Gubernur DKI Jakarta Anies Baswedan mengubah "rumah sakit" menjadi "rumah sehat". Niatnya sepertinya bagus, tapi konsekuensinya bisa membuat pelik.
Wacana di publik tentang nama "rumah sakit" sudah ada sejak saya kecil. Ada yang mempermasalahkan istilah rumah sakit.
Mereka yang mempermasalahkan istilah rumah sakit berpikir, makanya tidak sembuh jika masuk rumah sakit. Sebab, memang untuk sakit.
Mereka ini kemudian mengusulkan rumah sakit ganti nama jadi rumah sehat. Harapannya adalah agar orang masuk ke rumah itu, menjadi sehat.
Tapi logika lain juga muncul. Rumah sakit adalah rumah untuk orang sakit agar bisa sembuh. Jika diganti jadi rumah sehat, tentu akan rancu. Sebab, jika namanya rumah sehat, maka orang sakit tak boleh masuk ke rumah sehat.
Lalu bagaimana dengan kamus bahasa Indonesia. Saya lihat di kamus bahasa Indonesia, yang ada adalah istilah "rumah sakit". Rumah sakit salah satu definisinya menurut kamus bahasa Indonesia adalah tempat untuk merawat orang sakit. Sementara, rumah sehat tak muncul definisinya dalam kamus bahasa Indonesia.
Itu dalam definisi bahasa. Ya silakan saja bahasa berubah. Sebab, memang memungkinkan bahasa berubah.
Tapi menurut saya, yang problematik adalah, di mana  dasar hukum rumah sehat itu?

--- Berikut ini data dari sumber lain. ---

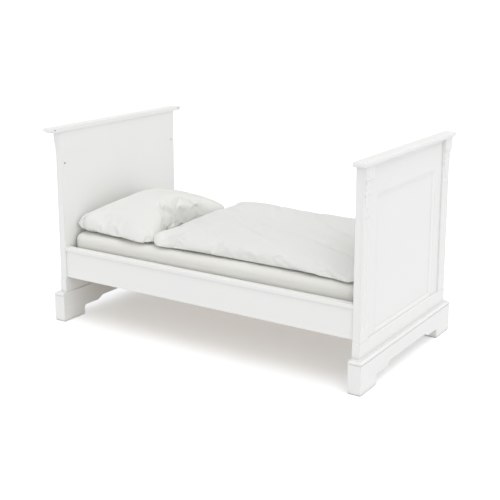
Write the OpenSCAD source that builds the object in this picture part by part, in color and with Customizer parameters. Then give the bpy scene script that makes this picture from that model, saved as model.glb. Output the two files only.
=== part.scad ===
// Toddler bed: two panelled ends with caps, fluted pilasters and bracket feet, two low side
// rails, a slatted base, a mattress, a pillow and a duvet.
// X runs from the head end to the foot end, Y from the front side to the back side, Z up.
// The origin lies on the floor under the middle of the bed.

/* [Mattress and bedding] */
// Mattress length
mattress_l = 1400; // [1150:10:1700]
// Mattress width
mattress_w = 700; // [580:10:850]
// Mattress thickness
mattress_h = 120; // [90:5:140]
// Gap between each end of the mattress and the end panel
mattress_end_gap = 5; // [3:1:20]
// Gap between each side of the mattress and the cap strip of the side rail
mattress_side_gap = 12; // [3:1:25]
// Height of the mattress top above the side rails
mattress_above_rail = 60; // [40:5:90]
// Pillow length, across the bed
pillow_l = 600; // [450:10:680]
// Pillow width, along the bed
pillow_w = 413; // [300:10:450]
// Pillow thickness
pillow_h = 130; // [60:5:150]
// Distance of the pillow from the front edge of the mattress
pillow_from_front = 5; // [2:1:40]
// Distance of the pillow and of the duvet from the end panels
bedding_end_gap = 7; // [5:1:30]
// Thickness of the folded duvet
duvet_h = 88; // [40:2:120]
// Gap between the pillow and the duvet
pillow_duvet_gap = 5; // [2:1:60]
// Inset of the duvet's folded sides from the sides of the mattress
duvet_side_inset = 5; // [2:1:60]

/* [Side rails] */
// Height of the top of the side rails above the floor
rail_top = 335; // [300:5:420]
// Height of a side rail, cap strip included
rail_h = 135; // [120:5:160]
// Thickness of the rail board
rail_board_t = 22; // [18:1:30]
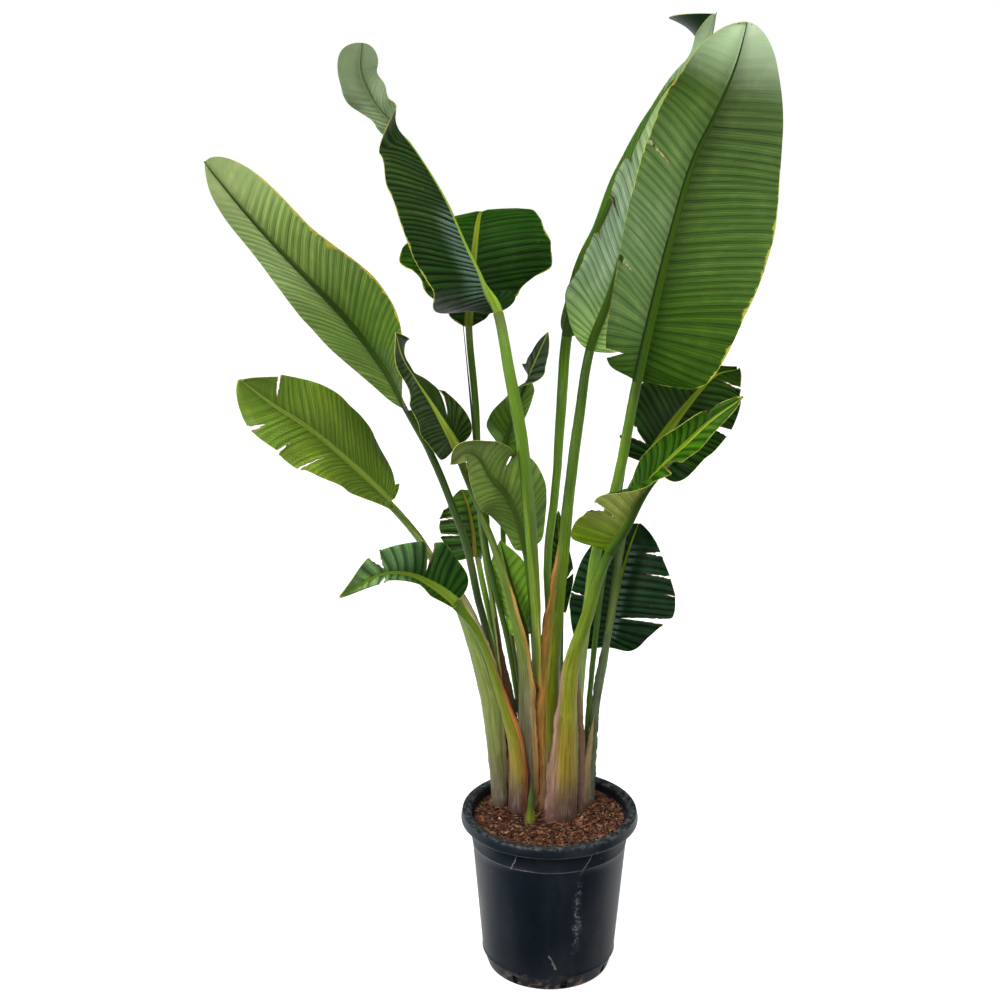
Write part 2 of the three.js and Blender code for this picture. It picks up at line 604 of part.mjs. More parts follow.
function potGeometry() {
  const under = POT_HEIGHT - LIP_DROP - 4;
  const profile = [
    [0, 0],
    [FOOT_RADIUS, 0],
    [BEAD_RADIUS - 1, BEAD_HEIGHT - 2],
    [BEAD_RADIUS + 0.8, BEAD_HEIGHT],
    [BEAD_RADIUS, BEAD_HEIGHT + 3],
    [WALL_TOP_RADIUS, under],
    [LIP_RADIUS - 1, under + 1.5],
    [LIP_RADIUS, POT_HEIGHT - LIP_DROP],
    [RIM_RADIUS, POT_HEIGHT - 1.5],
    [RIM_RADIUS - 1.5, POT_HEIGHT],
    [RIM_RADIUS - 12, POT_HEIGHT - 0.5],
    [wallRadius(POT_HEIGHT) - WALL - 1, POT_HEIGHT - 4],
    [wallRadius(FLOOR) - WALL - 4, FLOOR],
    [0, FLOOR],
  ];
  const drain = new THREE.BoxGeometry(30, DRAIN_WIDTH, DRAIN_HEIGHT - 2);
  const spread = 2 * Math.PI / DRAIN_COUNT;
  let pot = toManifold(lathe(profile));
  for (let k = 0; k < DRAIN_COUNT; k += 1) {
    const cutter = drain.clone();
    cutter.translate(FOOT_RADIUS, 0, DRAIN_HEIGHT / 2);
    cutter.rotateZ(spread * (k + 0.28));
    pot = pot.subtract(toManifold(cutter));
  }
  return fromManifold(pot);
}

function soilGeometry(lines) {
  const reach = (z) => wallRadius(z) - WALL - 1 - 2 * TOUCH_GAP;
  const profile = [
    [0, FLOOR + TOUCH_GAP],
    [reach(FLOOR) - 3.5, FLOOR + TOUCH_GAP],
    [reach(SOIL_TOP) - 0.6, SOIL_TOP - SOIL_CROWN],
    [reach(SOIL_TOP) - 30, SOIL_TOP],
    [0, SOIL_TOP + SOIL_CROWN],
  ];
  let soil = toManifold(lathe(profile));
  for (const { leaf, line } of lines) soil = soil.subtract(toManifold(holeGeometry(leaf, line)));
  const whole = soil.decompose().sort((a, b) => b.volume() - a.volume())[0];
  return fromManifold(whole);
}

function addMesh(name, geometry, color, roughness, side = THREE.FrontSide) {
  const material = new THREE.MeshStandardMaterial({ color, roughness, metalness: 0, side });
  const mesh = new THREE.Mesh(geometry, material);
  mesh.name = name;
  group.add(mesh);
}

const lines = LEAVES.map((leaf) => ({ leaf, line: leafLine(leaf) }));
for (const spear of SPEARS) {
  const [x, y] = spear.points[0];
  const line = smoothLine([[x, y, SOIL_TOP - STALK_SINK], ...spear.points]);
  line.soil = line.shareOf(1);
  line.joint = 1;
  lines.push({ leaf: spear, line });
}

addMesh('pot', potGeometry(), POT_BLACK, 0.45);
addMesh('soil', soilGeometry(lines), SOIL_BROWN, 0.95);
for (const { leaf, line } of lines) {
  if (leaf.rib) {
    const color = leaf.upper === 'front' ? LEAF_GREEN : LEAF_PALE;
    addMesh(`${leaf.name}_stalk`, stalkGeometry(leaf, line), STALK_GREEN, 0.5);
    addMesh(`${leaf.name}_blade`, bladeGeometry(leaf), color, 0.4);
  } else {
    addMesh(leaf.name, stalkGeometry(leaf, line), SHOOT_GREEN, 0.5);
  }
}

export default group;
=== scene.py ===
"""Looks of the potted bird of paradise: nursery pot, soil and seventeen long-stalked leaves.

The working tables are in millimetres, as in the part's source, and every mesh is made in metres.
"""
import math

import bpy
import numpy as np
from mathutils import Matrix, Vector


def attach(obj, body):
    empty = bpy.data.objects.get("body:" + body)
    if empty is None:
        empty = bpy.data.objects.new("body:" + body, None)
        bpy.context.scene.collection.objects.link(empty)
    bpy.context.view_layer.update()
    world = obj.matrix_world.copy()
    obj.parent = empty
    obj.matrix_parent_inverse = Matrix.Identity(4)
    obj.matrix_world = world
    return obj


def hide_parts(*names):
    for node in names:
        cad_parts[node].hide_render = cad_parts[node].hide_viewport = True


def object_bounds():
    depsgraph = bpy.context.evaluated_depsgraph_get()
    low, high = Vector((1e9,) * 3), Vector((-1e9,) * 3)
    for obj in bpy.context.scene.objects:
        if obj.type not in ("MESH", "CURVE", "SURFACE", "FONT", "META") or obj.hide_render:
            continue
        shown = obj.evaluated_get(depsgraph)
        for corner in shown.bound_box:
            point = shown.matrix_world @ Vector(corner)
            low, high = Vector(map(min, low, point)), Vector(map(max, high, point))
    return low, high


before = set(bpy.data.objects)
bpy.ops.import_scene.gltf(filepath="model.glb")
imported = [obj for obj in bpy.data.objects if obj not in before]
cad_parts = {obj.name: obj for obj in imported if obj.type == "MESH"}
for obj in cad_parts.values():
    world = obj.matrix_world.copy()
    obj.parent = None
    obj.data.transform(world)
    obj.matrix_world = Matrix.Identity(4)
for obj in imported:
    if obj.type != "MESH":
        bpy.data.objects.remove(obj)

MM = 0.001

# Camera, in metres, degrees and millimetres of focal length
CAMERA_PLACE = (-0.075, -2.205, 1.372)
CAMERA_PITCH = 16.0
CAMERA_LENS = 57.6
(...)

Adakah UU yang mengatur tentang rumah sehat?
Yang ada adalah UU Rumah Sakit nomor 44 tahun 2009. Di UU tersebut juga dijelaskan definisi rumah sakit. Lalu, bagaimana definisi rumah sehat? Ya tidak ada dalam UU Rumah Sakit. Mungkin definisi rumah sehat ada dalam UU, tapi mungkin di UU tentang Permukiman. Masa ngatur rumah untuk orang sakit agar sembuh atau sehat pakai UU (jika ada) tentang Permukiman?
Dalam pemerintahan, semua kebijakan berdasarkan pada aturan hukum. Kebijakan dibuat dengan dasar hukum. Dasar hukum tegak lurus ke atas. Artinya, peraturan di bawah UU tak boleh bertentangan dengan UU. UU juga tak boleh bertentangan dengan UUD 1945.
Maka, pertanyaan mendasarnya, di mana dasar hukum "rumah sehat"? Sebab, tak ada UU yang mengatur "rumah sehat". Bisa-bisa karena perubahan istilah itu, "rumah sehat" di Jakarta tak boleh menerima fasilitas dari pemerintah karena yang boleh menerima adalah "rumah sakit".
Saya jadi ingat kenapa yang tertulis di dokumen adalah "sertipikat". Sebab, UU yang terkait agraria adalah UU lama tahun 1960 dan masih menulis "sertipikat". So, kenapa dokumen masih bertuliskan "sertipikat" bukan "sertifikat", ya karena UU-nya masih menggunakan kata "sertipikat".
Jika bahasa bisa berubah dan lumrah, tapi hukum harus jelas. Konsekuensi hukum dari perubahan "rumah sakit" jadi "rumah sehat", bisa pelik.